Margaret: He told me to take the acknowledgements out of my paper and preferably burn them.
Konstantin: I think he felt nakedness. He wants to put on his tie and drive to work every day in a reasonably good car and return home and eat a warm meal. He doesn't like anything that reminds him of anything.
Margaret: It's really like that?
Konstantin: You just have to keep walking. I heard of a man who was once exiled to Siberia. In those days you had to walk there when you were exiled. And his wife accompanied him. At some point she said, "Husband, husband... How far are you going to walk?" And he said, "Until the very end."

Margaret: What time is it?
Konstantin: I don't think even God knows. And I certainly don't.

You say such good things about me. And they're true. I guess I'm human... And to think that God remembers even better than you.

Do you know how it's sometimes hard to tell what is and what isn't? Like that chair... Is it or isn't it?

I was walking along the water in Leningrad, and I realized that there are no mistakes. It's impossible that there be any mistakes. This was a very important realization for me.

Everything is ability to feel. There is nothing else.

You know how Achilles told Agamemnon to go to hell with his women and his gold. The Iliad really begins when a man says "no", when a man turns down something that he wants.

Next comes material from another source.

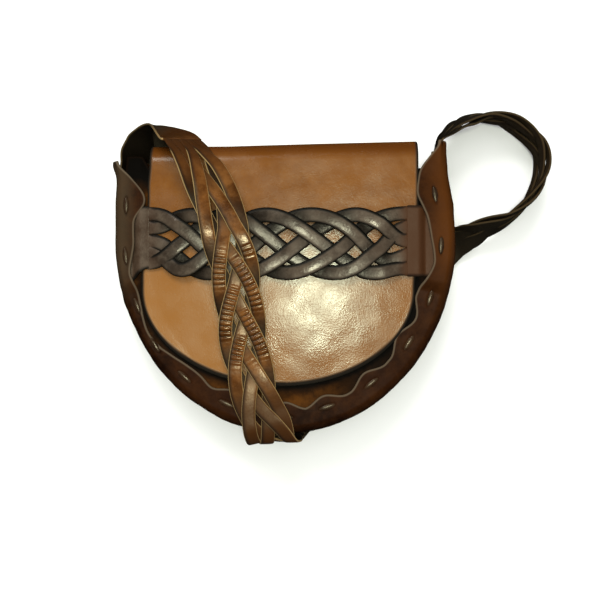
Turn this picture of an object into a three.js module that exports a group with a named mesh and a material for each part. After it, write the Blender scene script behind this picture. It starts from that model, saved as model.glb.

Konstantin: You're really going to post your Web Page?
Margaret: It's not my Web Page. The words are yours.
Konstantin: Well, what does it mean to be mine or yours anyway? What I mean is that you didn't make the grasses and reeds in that vase there. But you've brought them into your space and not something else.

Konstantin (over the phone to a friend): There's no other life, so I guess you just have to say this one is marvellous... Yeah, but when your shoe gives you blisters, you can just throw it out... Actually I've started washing my own socks lately. You have to wash them inside and out, and then you can go on living for 3 more days... Yeah, nice meeting you in the ether.

I do hope God knows what He's doing.